Sarah, that's fair on needing quantified impact for org boundaries, and exactly, building on that trust rebuilds value long-term. But from the colleague's side, the proactive empathy in proposing solutions before escalating shows genuine relationship-building, even if details on risks were thin. Marcus, I'd add that multi-threading those tough talks could reveal the customer-like outcomes you want.
Jordan, love the multi-threading angle on relationships - exactly, and we could test it with a follow-up experiment to measure adoption of the fix. Sarah, I see it differently because while systems details are light, the direct empathy green flag ties to business outcomes if we'd heard funnel ripple effects. Marcus, pushing your trade-off point: hypothesizing internal CAC from trust gaps would clarify the unstructured story.
We've all agreed the direct approach to the colleague showed some empathy and ownership, as Jordan and Priya highlighted, but the lack of structure and business context - like framing the trust issue's trade-offs or stakeholder ripples - left cross-functional influence unclear. Sarah's pushback on scaling without specifics resonates, and while Priya's hypothesis on internal CAC is intriguing, the vague anecdote misses the customer-centric outcomes we'd expect from a PM. Overall, it hints at potential but needs sharper storytelling to reveal true strategic thinking.
The panel converges on the empathy in the colleague conversation as a green flag, per Jordan, yet we disagree on its depth without quantified org impact or systems details on the trust breach's team dynamics. Marcus and Priya note the reactivity over proactivity, and I see that in the absence of accountability for long-term fixes across boundaries. In synthesis, it demonstrates basic ownership but falls short of senior-level systems thinking and bar-raising scalability.
Building on Sarah's point about org impact, the empathy-driven proposals before escalating align with relationship-building, as we all noted positively, though Marcus and Priya rightly call out missing risk details and multi-threading. The vagueness on conversation outcomes and recurrence prevention tempers the proactivity green flag I saw. Ultimately, it shows heart for tough talks but needs more evidence of sustained trust and value creation.

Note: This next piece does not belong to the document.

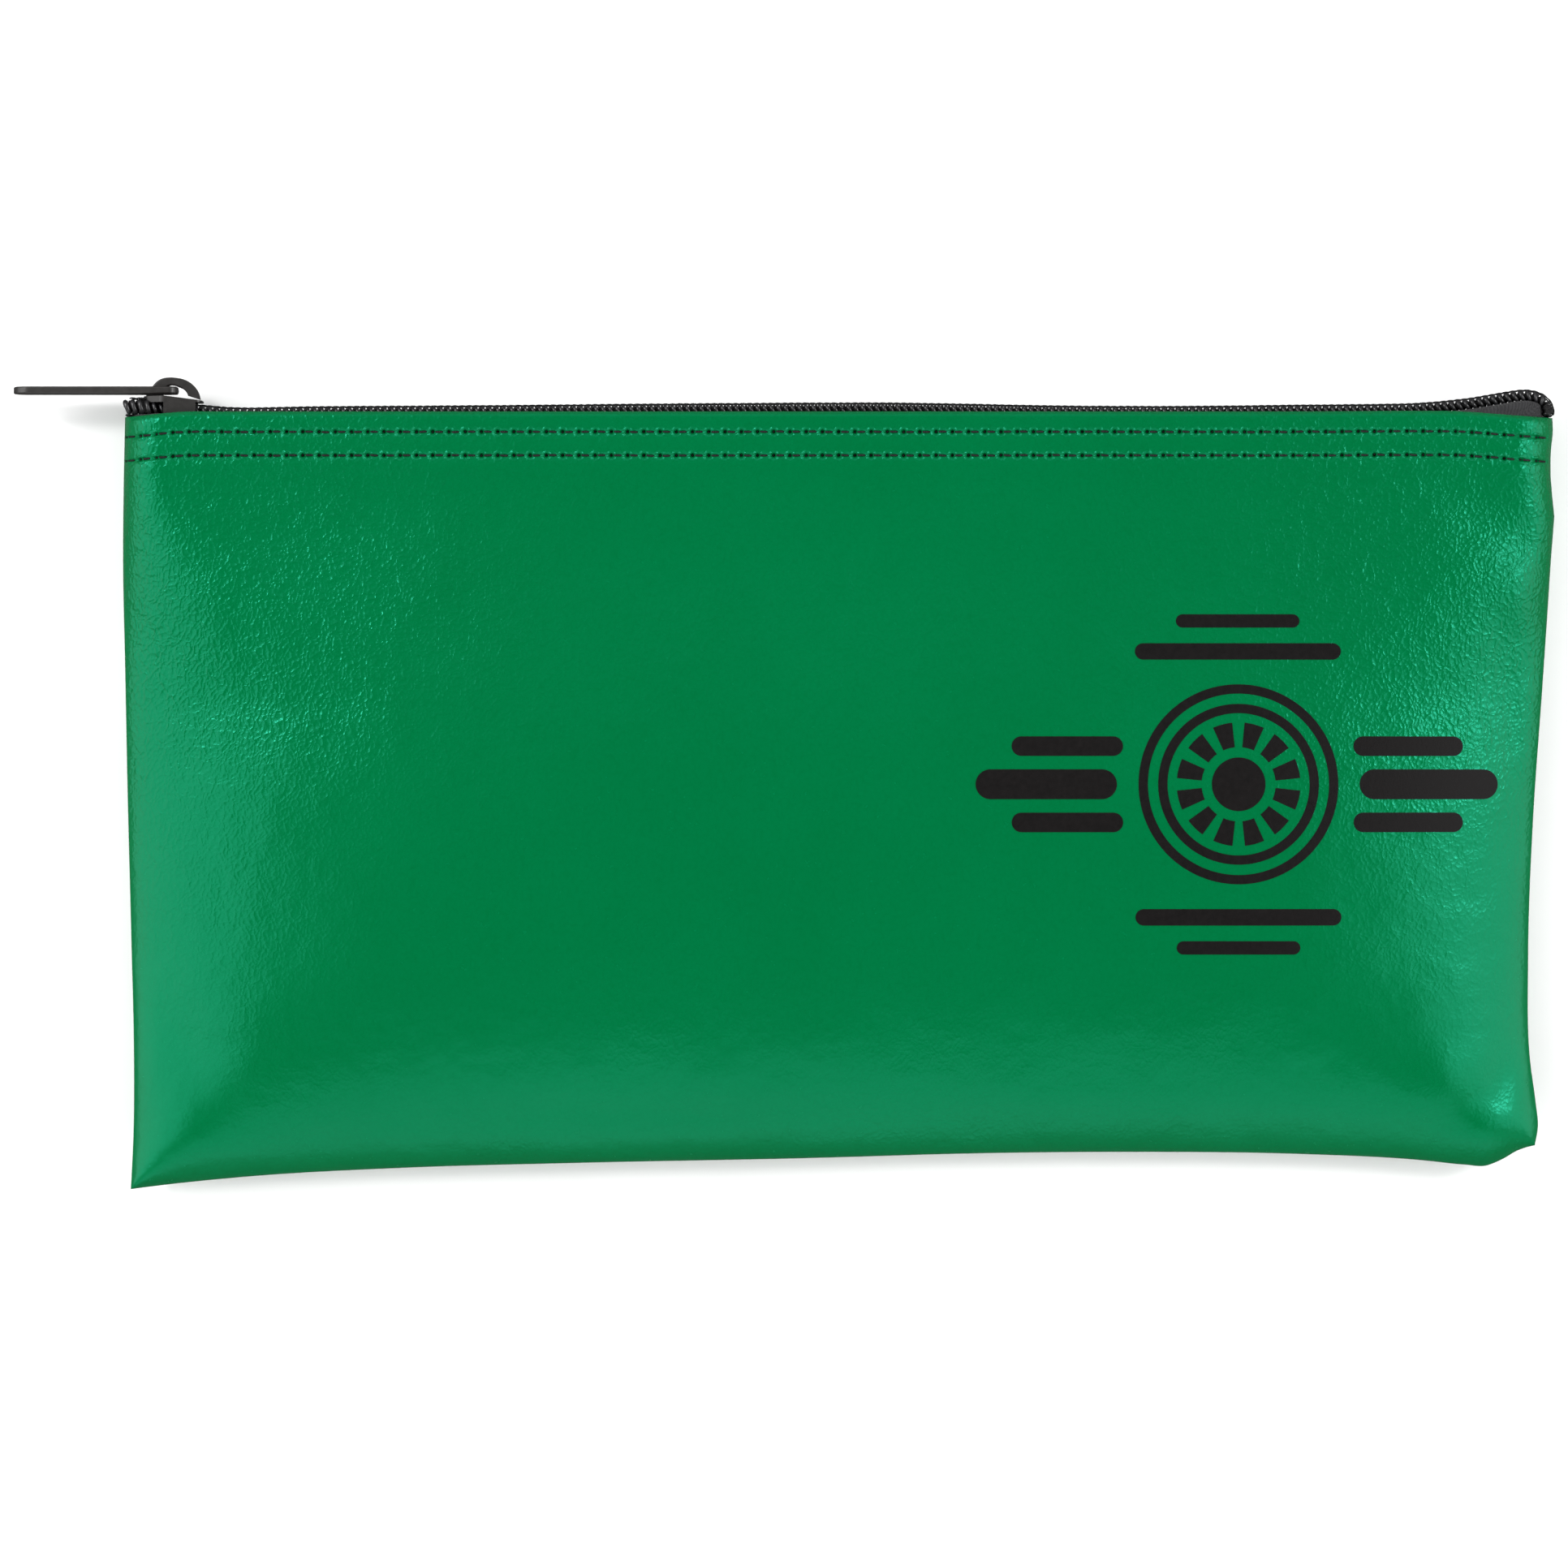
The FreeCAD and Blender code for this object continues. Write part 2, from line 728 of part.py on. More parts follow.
def build_pull():
    """The flat pull tab: an eye around the crown's foot, whose round bar it turns on, then a long
    tab with a rounded end."""
    body = new_body("pull_tab")
    low, high = pivot_y - size.pull_thick / 2, pivot_y + size.pull_thick / 2
    side, bar, corner = size.pull_width / 2, size.eye_bar / 2, size.pull_corner
    eye_end = pivot_x - bar - size.eye_length
    tip = pivot_x - size.pull_reach
    pad_up(body, "plate", low, high, [
        (pivot_x + bar, -side + corner),
        (pivot_x + bar, side - corner, corner),
        (pivot_x + bar - corner, side),
        (tip + side, side, side),
        (tip, Dim(0), side),
        (tip + side, -side),
        (pivot_x + bar - corner, -side, corner),
    ])
    hole, inner = size.eye_width / 2, size.eye_corner
    cut_up(body, "eye", low - 0.5, high + 0.5, [
        (pivot_x - bar, -hole),
        (pivot_x - bar, hole),
        (eye_end + inner, hole, inner),
        (eye_end, hole - inner),
        (eye_end, -hole + inner, inner),
        (eye_end + inner, -hole),
    ])
    round_edges(body, "rims", 0.35, is_pull_rim)
    pin = size.pull_pin / 2
    pad_across(body, "bar", size.pull_width - 1, [
        (pivot_x + pin, pivot_y, pin),
        (pivot_x, pivot_y + pin, pin),
        (pivot_x - pin, pivot_y, pin),
        (pivot_x, pivot_y - pin, pin),
    ])
    return body


def is_pull_rim(edge):
    """Edges around both flat faces of the pull."""
    box = edge.BoundBox
    low = (pivot_y - size.pull_thick / 2).value
    high = (pivot_y + size.pull_thick / 2).value
    return box.YLength < 0.01 and (abs(box.YMin - low) < 0.01 or abs(box.YMin - high) < 0.01)


# ---- the whole bag ---------------------------------------------------------------------------

def build_all():
    parts = [build_front_panel(), build_back_panel()]
    for side, sign, lip in (("front", 1, size.front_lip), ("back", -1, size.back_lip)):
        parts += [
            zipper_tape(f"{side}_zipper_tape", sign, lip),
            zipper_coil(f"{side}_coil", sign),
            coil_core(f"{side}_coil_core", sign),
            coil_stitching(f"{side}_coil_stitching", sign),
            hem_stitching(f"{side}_upper_stitching", sign, lip, size.upper_row),
            hem_stitching(f"{side}_lower_stitching", sign, lip, size.lower_row),
        ]
    parts += [
        seam_stitching("seam_stitching"),
        end_tack("left_end_tack", -half_width + size.coil_end + 0.1),
        end_tack("right_end_tack", half_width - size.coil_end - 0.1 - size.tack_length),
        build_slider(),
        build_pull(),
    ]
    return parts


def check(parts):
    """Stops if a feature failed or a sub-part isn't sound."""
    for item in doc.Objects:
        faults = {"Invalid", "Error"} & set(item.State)
        if faults:
            raise RuntimeError(f"{item.Name} is {faults}")
    for part in parts:
        shape = part.Shape
        if shape.isNull() or not shape.isValid() or not shape.Solids:
            raise RuntimeError(f"{part.Label} is null, invalid or has no solid")


def export(parts):
    os.makedirs("parts", exist_ok=True)
    for part in parts:
        part.Shape.exportStep(f"parts/{part.Label}.step")
        print(f"{part.Label}: {len(part.Shape.Solids)} solid, {part.Shape.Volume:.1f} mm3")


bag_parts = build_all()
doc.recompute()
check(bag_parts)
export(bag_parts)
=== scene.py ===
"""Looks of a zippered vinyl cash deposit bag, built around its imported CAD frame.

Lengths in the shape code are millimetres; meshes are written in metres. Heights are measured from
the parting plane, where the front and back panels meet.
"""
import math
import bmesh
import bpy
import numpy as np
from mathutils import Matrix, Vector


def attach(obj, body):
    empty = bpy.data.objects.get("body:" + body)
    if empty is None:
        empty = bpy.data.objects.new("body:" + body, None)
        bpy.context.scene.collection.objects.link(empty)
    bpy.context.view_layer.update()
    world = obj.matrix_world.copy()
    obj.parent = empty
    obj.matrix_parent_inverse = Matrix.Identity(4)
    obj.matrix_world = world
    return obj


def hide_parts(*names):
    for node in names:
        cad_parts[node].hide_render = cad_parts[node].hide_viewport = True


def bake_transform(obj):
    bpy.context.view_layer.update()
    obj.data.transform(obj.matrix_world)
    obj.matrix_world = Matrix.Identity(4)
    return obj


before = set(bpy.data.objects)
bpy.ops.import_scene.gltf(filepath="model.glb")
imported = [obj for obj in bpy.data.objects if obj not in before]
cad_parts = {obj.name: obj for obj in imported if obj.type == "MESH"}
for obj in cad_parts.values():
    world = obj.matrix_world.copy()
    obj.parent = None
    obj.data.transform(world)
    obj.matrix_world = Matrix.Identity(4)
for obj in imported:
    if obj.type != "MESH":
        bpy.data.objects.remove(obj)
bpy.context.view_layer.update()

MM = 0.001
HALF = 139.7      # from the bag's middle to its side seams
PARTING = 8.2     # height of the parting plane over the table
GAP = 0.15        # from the parting plane to each panel
HEM_TOP = 75.8
HEM_FOOT = 64.0
VINYL = 0.8       # thickness of the vinyl
FOLD_GAP = 0.1    # between the hem's layers
SIDE_ROLL = 9.0   # width along the sides where a panel's columns are closest
COLUMN_STEP = 0.26
ROWS = (HEM_TOP - 4.0, HEM_TOP - 8.6)   # the hem's two rows of stitching
STITCH = 3.16     # length of one stitch
FRONT = {"sign": 1, "rise": 14.4, "lip": 7.8, "rolls": (62.0, 50.0)}
BACK = {"sign": -1, "rise": 8.4, "lip": 7.4, "rolls": (34.0, 30.0)}
rng = np.random.default_rng(20)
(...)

Jordan's multi-threading and Sarah's systems push highlight our shared concern over unstructured details without funnel or business ripple effects from the trust gap. We agree on the direct empathy as a quick-win green flag, yet Marcus's trade-offs and my experiment suggestions underscore the missed hypothesis-testing for validation. Wrapping up, the response has experimental potential but lacks the data-tied clarity to fully demonstrate outcome impact.
Panel Consensus
The panel agrees that the candidate's direct and empathetic approach to addressing the colleague directly is a green flag demonstrating basic ownership, empathy, and relationship-building potential. They disagree on the depth and scalability of this action, with Marcus emphasizing missing structure and cross-functional trade-offs, Sarah highlighting insufficient systems details and proactivity, Jordan noting vague outcomes in tough conversations, and Priya pointing to absent hypothesis-testing and business metrics. Collectively, the vagueness tempers enthusiasm, revealing hints of potential but lacking senior-level strategic clarity.

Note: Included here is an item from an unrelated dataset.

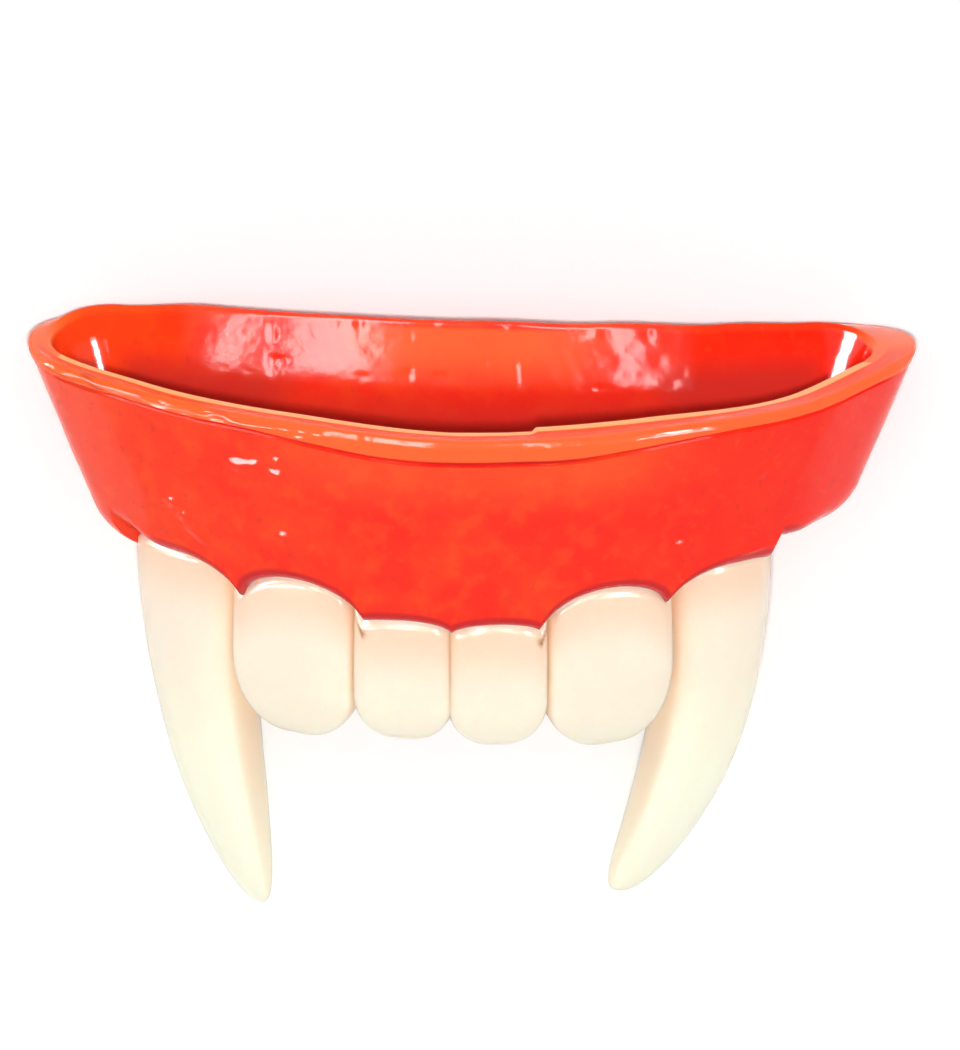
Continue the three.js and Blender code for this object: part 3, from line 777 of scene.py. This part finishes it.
class TeethProperties(bpy.types.PropertyGroup):
    """Sizes and colours of the teeth."""
    tooth_gap: length_property("Tooth gap", "Between neighbouring teeth in the solids", 0.3)
    lip_overhang: length_property("Lip overhang", "From the gum's front back to the teeth", 0.85)
    midline_shift: length_property("Midline shift", "The middle of the teeth to the middle of the trough", -1.4)
    centre_width: length_property("Centre width", "Width of the two centre teeth", 6.3)
    centre_thickness: length_property("Centre thickness", "Thickness of the two centre teeth", 5)
    centre_reach: length_property("Centre reach", "From the gum down to the end of the centre teeth", 9.8)
    side_width: length_property("Side width", "Width of the two side teeth", 9.3)
    side_thickness: length_property("Side thickness", "Thickness of the two side teeth", 6)
    side_reach: length_property("Side reach", "From the gum down to the end of the side teeth", 10.7)
    fang_width: length_property("Fang width", "Width of the fangs", 8)
    fang_thickness: length_property("Fang thickness", "Thickness of the fangs", 6.6)
    fang_reach: length_property("Fang reach", "From the gum down to the tips of the fangs", 27)
    ivory_colour: colour_property("Ivory", "Main colour of the teeth", (0.9, 0.78, 0.64))
    neck_colour: colour_property("Neck", "Peach colour towards the gum", (0.9, 0.63, 0.45))
    tip_colour: colour_property("Tip", "Pale yellow towards the tips", (0.95, 0.93, 0.74))
    flank_colour: colour_property("Flank", "Tan colour between the teeth", (0.82, 0.5, 0.26))
    pit_colour: colour_property("Pit", "Brown colour of the pits beside the centre teeth", (0.4, 0.13, 0.03))


class StageProperties(bpy.types.PropertyGroup):
    """The table, lights and camera."""
    floor_colour: colour_property("Table", "Colour of the pale table", (0.9, 0.9, 0.9))
    camera_height: bpy.props.FloatProperty(name="Camera height", description="Above the plane of the rim",
                                           default=math.radians(27), subtype="ANGLE", unit="ROTATION")
    frame_height: length_property("Frame height", "Height of the picture at the denture", 75)


def aim(azimuth, elevation):
    """The way out at an azimuth to the denture's right and an elevation above its rim's plane, and its turn.

    A thing with that turn looks back along the way, at the denture.
    """
    a, e, tilt = math.radians(azimuth), math.radians(elevation), math.radians(REST_TILT)

    def laid_way(right, front, up):
        return Vector((right, up * math.cos(tilt) - front * math.sin(tilt),
                       up * math.sin(tilt) + front * math.cos(tilt)))

    back = laid_way(math.sin(a) * math.cos(e), math.cos(a) * math.cos(e), math.sin(e))
    right = laid_way(math.cos(a), -math.sin(a), 0)
    return back, Matrix((right, back.cross(right), back)).transposed().to_euler()


# Lamps: azimuth and elevation as the worn denture sees them, breadth and height in degrees, brightness, and
# whether the lamp lights the denture (True) or only shines back from its gloss (False)
LAMPS = (
    ("flash", 0, 25.3, 3, 3, 750, True),
    ("left_window", -12.8, 34, 8.6, 64, 16, False),
    ("right_window", 14.8, 34, 3.8, 64, 17, False),
    ("far_left_window", -22.2, 34, 1.5, 60, 30, False),
    ("right_strip", 41, 24, 9, 14, 80, False),
    ("left_strip", -79, 26, 24, 22, 60, False),
    ("low_left_strip", -45, -3, 22, 14, 24, False),
    ("low_far_left_strip", -67, -4, 18, 16, 24, False),
    ("low_right_strip", 38, -3, 16, 14, 24, False),
)

# In metres: how far off the lamps are, the point that they face, the one that the camera faces, and half the
# table's width
LAMP_DISTANCE = 0.7
MIDDLE = Vector((0, 0, 0.012))
TARGET = Vector((0.00057, 0.009, 0.0146))
TABLE_HALF = 3.0

# The camera's focal length and sensor width in millimetres, and the world's brightness
LENS, SENSOR_WIDTH = 400, 36
WORLD_BRIGHTNESS = 0.6


def add_lamp(name, azimuth, elevation, breadth, height, brightness, lights):
    """A rectangular lamp of a brightness in watts from each square metre and steradian."""
    back, turn = aim(azimuth, elevation)
    lamp = bpy.data.lights.new(name, "AREA")
    lamp.shape = "RECTANGLE"
    lamp.size, lamp.size_y = (2 * LAMP_DISTANCE * math.tan(math.radians(angle / 2)) for angle in (breadth, height))
    lamp.energy = brightness * math.pi * lamp.size * lamp.size_y
    held = bpy.data.objects.new(name, lamp)
    held.location = MIDDLE + back * LAMP_DISTANCE
    held.rotation_euler = turn
    held.visible_camera, held.visible_diffuse, held.visible_glossy = False, lights, not lights
    bpy.context.collection.objects.link(held)


class DENTURE_OT_stage(bpy.types.Operator):
    """Sets the pale table, the soft lights and the camera"""
    bl_idname = "denture.stage"
    bl_label = "Stage"

    def execute(self, context):
        scene, stage = context.scene, context.scene.denture_stage
        scene.view_settings.view_transform = "Standard"
        material, tree, at = new_material("pale_table")
        tone = texture(tree, "ShaderNodeTexNoise", at, {"Scale": 3.0}).outputs[0]
        bright = tuple(stage.floor_colour)
        colour = blend(tree, tone, bright, tuple(0.98 * part for part in bright[:3]) + (1.0,))
        finish_material(tree, {"Base Color": colour, "Roughness": 0.9, "Specular IOR Level": 0.1})
        mesh = bpy.data.meshes.new("table")
        far = TABLE_HALF
        mesh.from_pydata([(-far, -far, 0), (far, -far, 0), (far, far, 0), (-far, far, 0)], [], [(0, 1, 2, 3)])
        mesh.materials.append(material)
        table = bpy.data.objects.new("table", mesh)
        context.collection.objects.link(table)

        world = scene.world or bpy.data.worlds.new("studio")
        scene.world = world
        world.use_nodes = True
        sky = world.node_tree.nodes["Background"]
        sky.inputs[0].default_value = (1, 1, 1, 1)
        sky.inputs[1].default_value = WORLD_BRIGHTNESS
        for lamp in LAMPS:
            add_lamp(*lamp)

        lens = bpy.data.cameras.new("camera")
        lens.lens, lens.sensor_width = LENS, SENSOR_WIDTH
        camera = bpy.data.objects.new("camera", lens)
        back, camera.rotation_euler = aim(0, math.degrees(stage.camera_height))
        camera.location = TARGET + back * (stage.frame_height * lens.lens / lens.sensor_width)
        lens.clip_start, lens.clip_end = 0.01, 20
        context.collection.objects.link(camera)
        scene.camera = camera
        return {"FINISHED"}


def dress(piece, cad_node):
    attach(piece, "root")
    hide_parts(cad_node)


class DENTURE_OT_gum(bpy.types.Operator):
    """Builds the rubber gum trough"""
    bl_idname = "denture.gum"
    bl_label = "Gum"

    def execute(self, context):
        t = sizes()
        dress(make_gum(t, set_teeth(t), gum_material(context.scene.denture_gum)), "gum")
        return {"FINISHED"}


def build_teeth(context, kinds):
    t = sizes()
    teeth = set_teeth(t)
    material = bpy.data.materials.get("waxy_ivory") or tooth_material(context.scene.denture_teeth)
    for tooth in teeth:
        if tooth.kind in kinds:
            dress(make_tooth(t, teeth, tooth, material), tooth.name)


class DENTURE_OT_front_teeth(bpy.types.Operator):
    """Builds the four small front teeth"""
    bl_idname = "denture.front_teeth"
    bl_label = "Front teeth"

    def execute(self, context):
        build_teeth(context, ("centre", "side"))
        return {"FINISHED"}


class DENTURE_OT_fangs(bpy.types.Operator):
    """Builds the two long fangs"""
    bl_idname = "denture.fangs"
    bl_label = "Fangs"

    def execute(self, context):
        build_teeth(context, ("fang",))
        return {"FINISHED"}


OPERATORS = (DENTURE_OT_stage, DENTURE_OT_gum, DENTURE_OT_front_teeth, DENTURE_OT_fangs)


class DENTURE_PT_panel(bpy.types.Panel):
    """Lists the denture's pieces"""
    bl_idname = "DENTURE_PT_panel"
    bl_label = "Vampire fang denture"
    bl_space_type = "VIEW_3D"
    bl_region_type = "UI"
    bl_category = "Denture"

    def draw(self, context):
        for operator in OPERATORS:
            self.layout.operator(operator.bl_idname)


GROUPS = {"denture_gum": GumProperties, "denture_teeth": TeethProperties, "denture_stage": StageProperties}
CLASSES = (*GROUPS.values(), *OPERATORS, DENTURE_PT_panel)


def register():
    for each in CLASSES:
        bpy.utils.register_class(each)
    for key, group in GROUPS.items():
        setattr(bpy.types.Scene, key, bpy.props.PointerProperty(type=group))


def unregister():
    for key in GROUPS:
        delattr(bpy.types.Scene, key)
    for each in reversed(CLASSES):
        bpy.utils.unregister_class(each)


def main():
    register()
    bpy.ops.denture.stage()
    bpy.ops.denture.gum()
    bpy.ops.denture.front_teeth()
    bpy.ops.denture.fangs()


if __name__ == "__main__":
    main()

Hiring Signals from the Loop
Marcus Johnson
Director of Product
Reason to Hire
Direct handling of the colleague conversation showed some empathy, aligning with customer-centric approaches.
Concern
Lacked clear structure, business context, trade-offs, and stakeholder ripple effects, obscuring cross-functional influence and strategic thinking.
Sarah Chen
VP of Engineering
Reason to Hire
Ownership in approaching the colleague directly rather than escalating or blaming, showing accountability.
Concern
No specifics on trust breach's impact on team dynamics or systems, appearing reactive without proactive long-term fixes or quantified org impact.
Jordan Taylor
Senior Client Success Manager
Reason to Hire
Empathy in understanding colleague's perspective and proposing solutions before escalating, key for genuine relationship-building.
Concern
Vague details on difficult conversation outcomes, risks addressed, and multi-threading to prevent recurrence, limiting evidence of sustained trust.
Priya Sharma
Head of Growth
Reason to Hire
Direct approach to colleague as a green flag for quick resolution.
Concern
Unstructured response without hypothesizing trust erosion, metrics, funnel impacts, or follow-up experiments to validate the fix.